FNB chief economist, Mamello Matikinca-Ngwenya, says that the decision by the SARB to lift interest rates by 25bps is in line with the bank’s expectations.

“We project headline inflation to normalise from an average of 3.3% in 2020 to 4.5% in 2021.

“Over the next two years, we expect inflation to remain broadly contained around the 4.5% target, averaging 4.3% and 4.5% in 2022 and 2023, respectively,” he says.

“This should allow for a gradual hiking cycle by the SARB - we currently expect a further 125bps cumulative increase in the repo rate by 2023.

“Notably, however, risks to our inflation outlook are biased to the upside,” he adds.

Further gradual interest rate hikes

Hendricks also anticipates that further interest rate hikes are on the cards through a gradual hiking cycle.

“The Reserve Bank’s Quarterly Projection Model currently expects interest rate hikes during every quarter for the next three years, which seems somewhat aggressive at this stage, but we recognise this will be sensitive to global inflation dynamics and policy settings,” he says.

Thalia Petousis, portfolio manager at Allan Gray says that although the MPC’s quarterly projection model suggests a rate hike at every meeting next year, Reverse Bank Governor Lesetja Kganyago attempted to temper this suggestion by asserting that further increases in the repo rate will be “gradual” – presumably with a weak consumer in mind.

“This narrative may not have been well received by foreign exchange traders who are keen to see a more hard line being taken, given the risks of emerging markets falling behind the curve should global central banks finally begin to raise dollar and euro interest rates,” she says.

“The rand’s depreciation to R15.75 to the dollar during the MPC meeting is also a classic case of our currency being thrown out with the Turkish bathwater given the lira’s sell-off as CPI flies to 19.9% year-on-year, while their central bank continues to inappropriately cut rates,” she adds.

She asks that while the quarterly projection model suggests that the repo rate should rise to 6.75% in 2024, which is still some time away, will the actual path of interest rate normalisation be gradual or rapid? “The MPC prefers the former, but they are, as ever, dependent on the data,” she says.

A sign of economic recovery

FNB CEO Jacques Celliers believes that the rate hike is a sign that recovery is underway and that the rate adjustment should be read in the context of improving domestic demand, rising global inflation, and normalising global interest rates.

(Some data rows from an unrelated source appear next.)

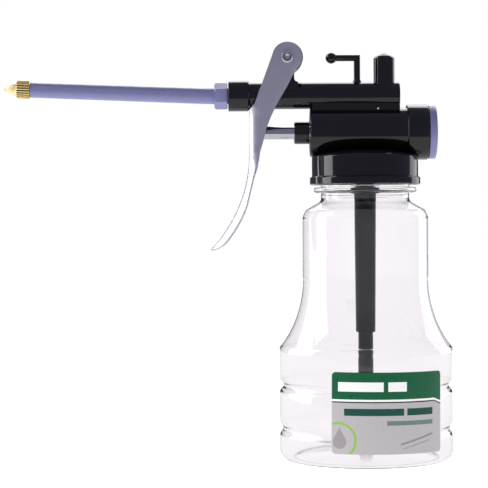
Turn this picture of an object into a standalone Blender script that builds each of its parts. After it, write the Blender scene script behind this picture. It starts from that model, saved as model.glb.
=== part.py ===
"""Hand-pump oil can: a clear blown bottle with a screw-on pump head, a folded
sheet-steel trigger, a sprung plunger and a long spout with a brass nozzle.

Metres, +Z up. The spout points along -X, and the label faces -Y. The sizes below
are measured from the bottle's axis and the plane of its foot. The whole can hangs
on an empty that brings the frame's origin under the middle of its length.
"""
import math

import bmesh
import bpy
from mathutils import Matrix, Vector

# Place of the bottle's axis in the frame
BOTTLE_AXIS_X = 0.0547

# General fits
SEAT_GAP = 0.0003
RUNNING_GAP = 0.0002
MERGE = 0.00001
CUT_PAST = 0.002
EDGE = 0.0004
ROUND_STEPS = 24
FINE_STEPS = 32
BALL_SEGMENTS = 12

# Bottle, from the foot up
BOTTLE_WALL = 0.0009
BOTTLE_STEPS = 30
BODY_RADIUS = 0.0346
BODY_TOP_HEIGHT = 0.0448
BODY_TOP_EDGE = 0.0016
UPPER_RADIUS = 0.0250
FLARE_LENGTH = 0.0272
UPPER_LENGTH = 0.0260
SHOULDER_RISE = 0.0052
NECK_RADIUS = 0.0176
NECK_STRAIGHT = 0.0035
CARRY_RING_RADIUS = 0.0204
CARRY_RING_THICKNESS = 0.0019
NECK_ENGAGEMENT = 0.0087
BASE_CORNER = 0.0042
FOOT_RING_WIDTH = 0.0022
PUSH_UP_HEIGHT = 0.0045
GROOVE_HEIGHTS = (0.0300, 0.0129)
GROOVE_DEPTHS = (0.0016, 0.0012)
GROOVE_HALF_WIDTH = 0.0030

# Label on the bottle's front
LABEL_LOW_HEIGHT = 0.0060
LABEL_HEIGHT = 0.0313
LABEL_START_ANGLE = math.radians(-25.6)
LABEL_END_ANGLE = math.radians(50.5)
LABEL_CORNER = 0.0015
LABEL_THICKNESS = 0.00022
LABEL_COLUMNS = 14

# Skirt and dome of the pump head
SKIRT_CLEARANCE = 0.0012
SKIRT_LENGTH = 0.0111
SKIRT_RADIUS = 0.0212
SKIRT_BAND_RADIUS = 0.0220
SKIRT_BAND_HEIGHT = 0.0028
THREAD_DEPTH = 0.0009
DOME_SINK = 0.0006
DOME_REACH = 0.0216
DOME_RISE = 0.0040
GASKET_THICKNESS = 0.0012
GASKET_INNER_RADIUS = 0.0145

# Pump cylinder
PUMP_RADIUS = 0.0097
PUMP_BORE_RADIUS = 0.0070
PUMP_FRONT_X = -0.0219
PUMP_FRONT_WALL = 0.0069
REAR_COLLAR_X = 0.0167
REAR_COLLAR_RADIUS = 0.0110
REAR_COLLAR_LENGTH = 0.0083
END_CAP_BORE_RADIUS = 0.0090
END_CAP_BORE_DEPTH = 0.0071

# Trigger's pivot and place, over the barrel
PIVOT_X = -0.0310
PIVOT_RISE = 0.01505
TRIGGER_REACH = 0.0152

# Discharge barrel above the pump
BARREL_RADIUS = 0.0053
BARREL_SINK = 0.0002
BARREL_END_X = 0.0139
BARREL_END_WALL = 0.0029
BARREL_END_ROUND = 0.0010
FRONT_COLLAR_RADIUS = 0.0061
FRONT_COLLAR_LENGTH = 0.0079
COLLAR_CLEARANCE = 0.0004
BARREL_PASSAGE_RADIUS = 0.0013
VALVE_BORE_RADIUS = 0.0023
VALVE_BORE_LENGTH = 0.0105
TUBE_SOCKET_DEPTH = 0.0130
NUT_BORE_DEPTH = 0.0075
WEB_HALF_THICKNESS = 0.0042
WEB_HOLE_RADIUS = 0.0004
WEB_HOLE_X = 0.0052
WEB_HOLE_RISE = 0.0093
OUTLET_X = 0.0090
OUTLET_RADIUS = 0.0012

# Ear and pin of the trigger
EAR_RADIUS = 0.0061
EAR_SHIFT = 0.0002
EAR_HALF_THICKNESS = 0.0052
EAR_BACK_REACH = 0.0026
EAR_ROOT_FILLET = 0.0015
PIN_RADIUS = 0.0015
PIN_HEAD_RADIUS = 0.0024
PIN_HEAD_THICKNESS = 0.0010
PIN_HEAD_ROUND = 0.0005
PIN_DISH_RADIUS = 0.0014
PIN_DISH_DEPTH = 0.0005

# Hook and post on the barrel
HOOK_X = -0.0030
HOOK_RADIUS = 0.00128
HOOK_ARM_RISE = 0.0150
HOOK_ARM_LENGTH = 0.0103
HOOK_CORNER = 0.0013
HOOK_BALL_RADIUS = 0.00225
HOOK_FOOT_RADIUS = 0.0019
HOOK_FOOT_HEIGHT = 0.0011
POST_X = 0.0078
POST_RADIUS = 0.00416
POST_SHOULDER_RISE = 0.0154
POST_CONE_HEIGHT = 0.0016
POST_TIP_RADIUS = 0.0006

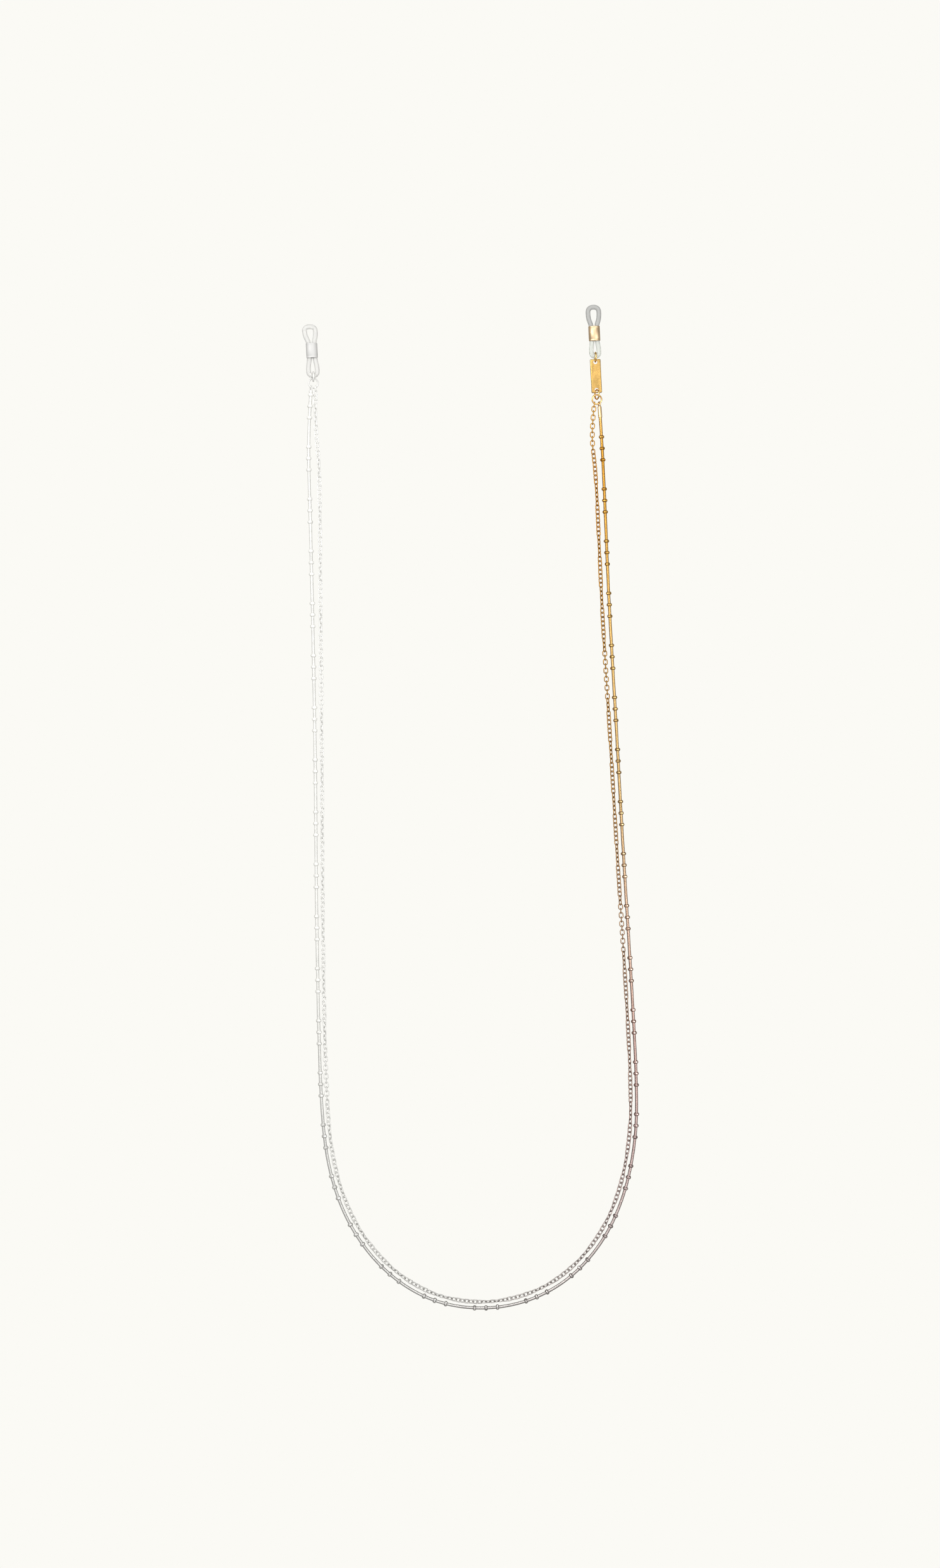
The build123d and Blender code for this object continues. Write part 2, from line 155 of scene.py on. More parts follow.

“Despite a few setbacks along the way, domestic economic recovery continues, spearheaded by better-than-expected household consumption expenditure and strong demand for our export products,” he says.

He adds that improved consumer mobility, combined with the swift recovery in non-labour income, including strong dividend pay-outs as well as continued income support grants to economically vulnerable households, has inspired greater economic participation by consumers.